Your task
What follows is a block of records; restate each one word for word.

Available data
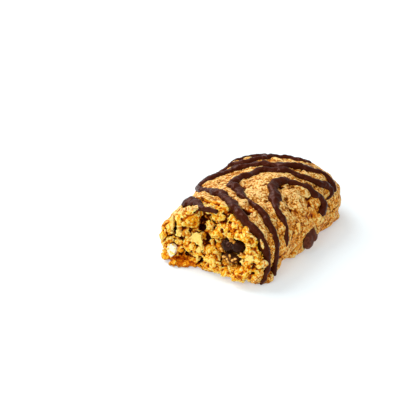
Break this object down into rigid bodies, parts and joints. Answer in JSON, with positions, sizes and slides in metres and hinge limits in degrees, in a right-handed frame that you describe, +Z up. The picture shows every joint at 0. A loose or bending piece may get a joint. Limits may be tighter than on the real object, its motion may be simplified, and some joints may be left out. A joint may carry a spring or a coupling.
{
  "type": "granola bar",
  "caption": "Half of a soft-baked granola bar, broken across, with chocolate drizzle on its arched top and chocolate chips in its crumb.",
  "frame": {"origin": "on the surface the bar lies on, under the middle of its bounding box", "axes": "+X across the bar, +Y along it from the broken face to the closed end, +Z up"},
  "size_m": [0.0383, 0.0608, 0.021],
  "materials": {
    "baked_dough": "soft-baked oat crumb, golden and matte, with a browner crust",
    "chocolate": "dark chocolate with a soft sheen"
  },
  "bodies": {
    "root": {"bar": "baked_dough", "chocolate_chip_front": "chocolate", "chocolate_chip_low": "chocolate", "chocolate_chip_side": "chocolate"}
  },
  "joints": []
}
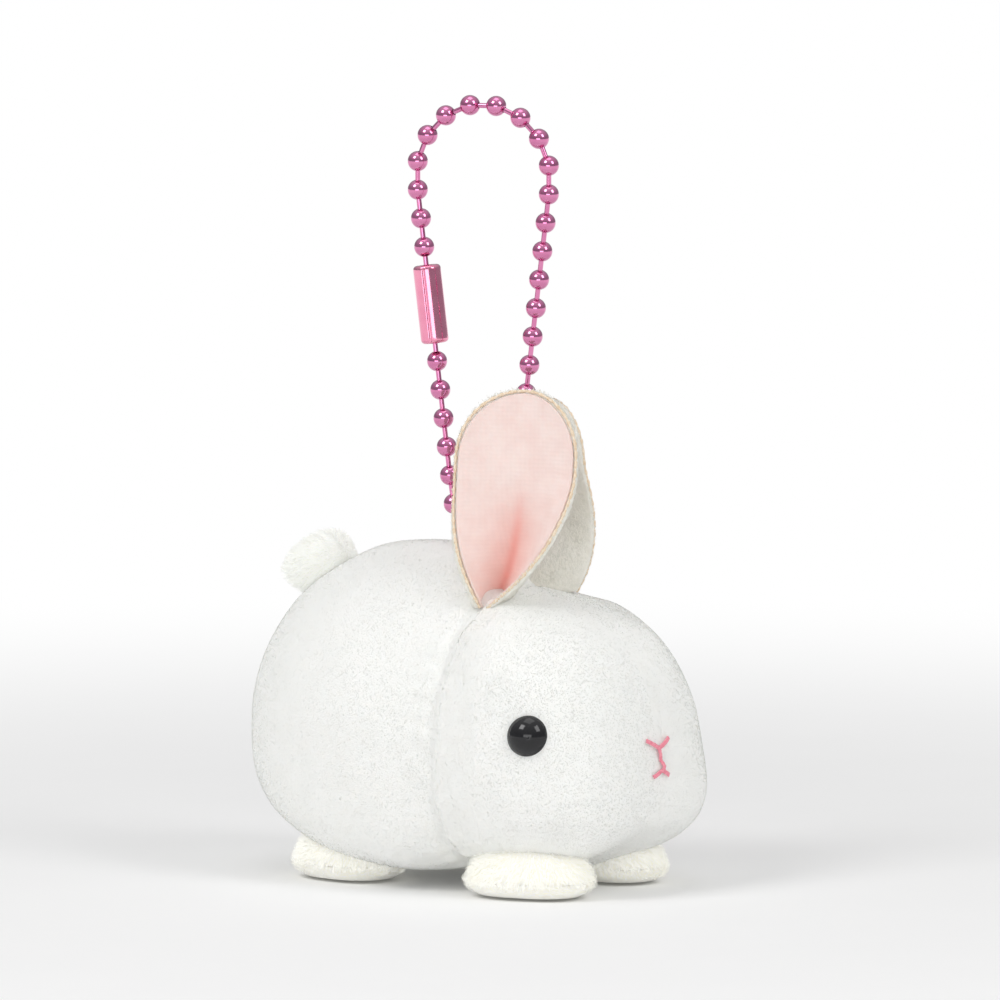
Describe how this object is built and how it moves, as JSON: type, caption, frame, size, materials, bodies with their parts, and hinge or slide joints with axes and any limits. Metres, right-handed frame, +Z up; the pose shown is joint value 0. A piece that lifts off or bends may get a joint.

Correct answer
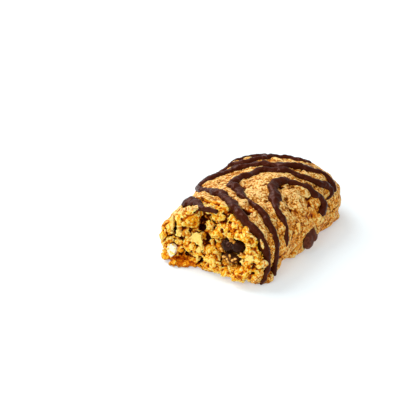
Break this object down into rigid bodies, parts and joints. Answer in JSON, with positions, sizes and slides in metres and hinge limits in degrees, in a right-handed frame that you describe, +Z up. The picture shows every joint at 0. A loose or bending piece may get a joint. Limits may be tighter than on the real object, its motion may be simplified, and some joints may be left out. A joint may carry a spring or a coupling.
{
  "type": "granola bar",
  "caption": "Half of a soft-baked granola bar, broken across, with chocolate drizzle on its arched top and chocolate chips in its crumb.",
  "frame": {"origin": "on the surface the bar lies on, under the middle of its bounding box", "axes": "+X across the bar, +Y along it from the broken face to the closed end, +Z up"},
  "size_m": [0.0383, 0.0608, 0.021],
  "materials": {
    "baked_dough": "soft-baked oat crumb, golden and matte, with a browner crust",
    "chocolate": "dark chocolate with a soft sheen"
  },
  "bodies": {
    "root": {"bar": "baked_dough", "chocolate_chip_front": "chocolate", "chocolate_chip_low": "chocolate", "chocolate_chip_side": "chocolate"}
  },
  "joints": []
}
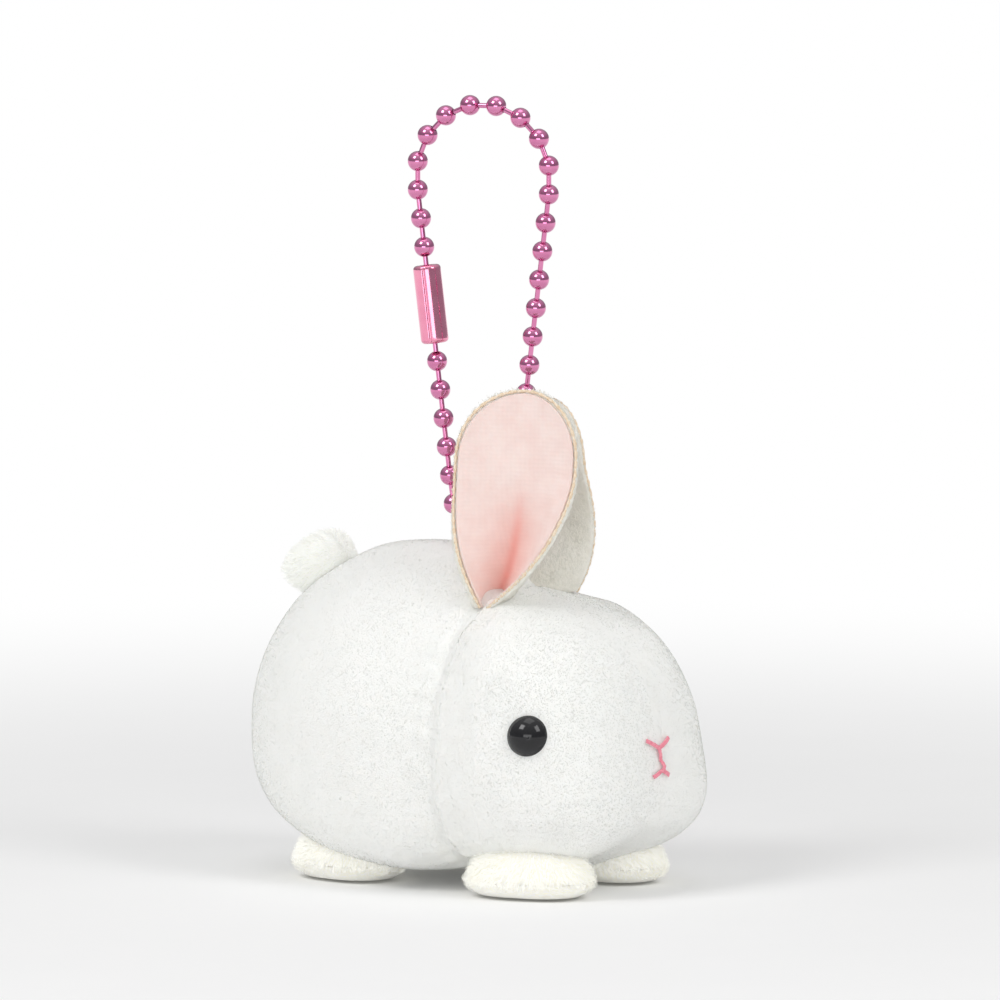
Describe how this object is built and how it moves, as JSON: type, caption, frame, size, materials, bodies with their parts, and hinge or slide joints with axes and any limits. Metres, right-handed frame, +Z up; the pose shown is joint value 0. A piece that lifts off or bends may get a joint.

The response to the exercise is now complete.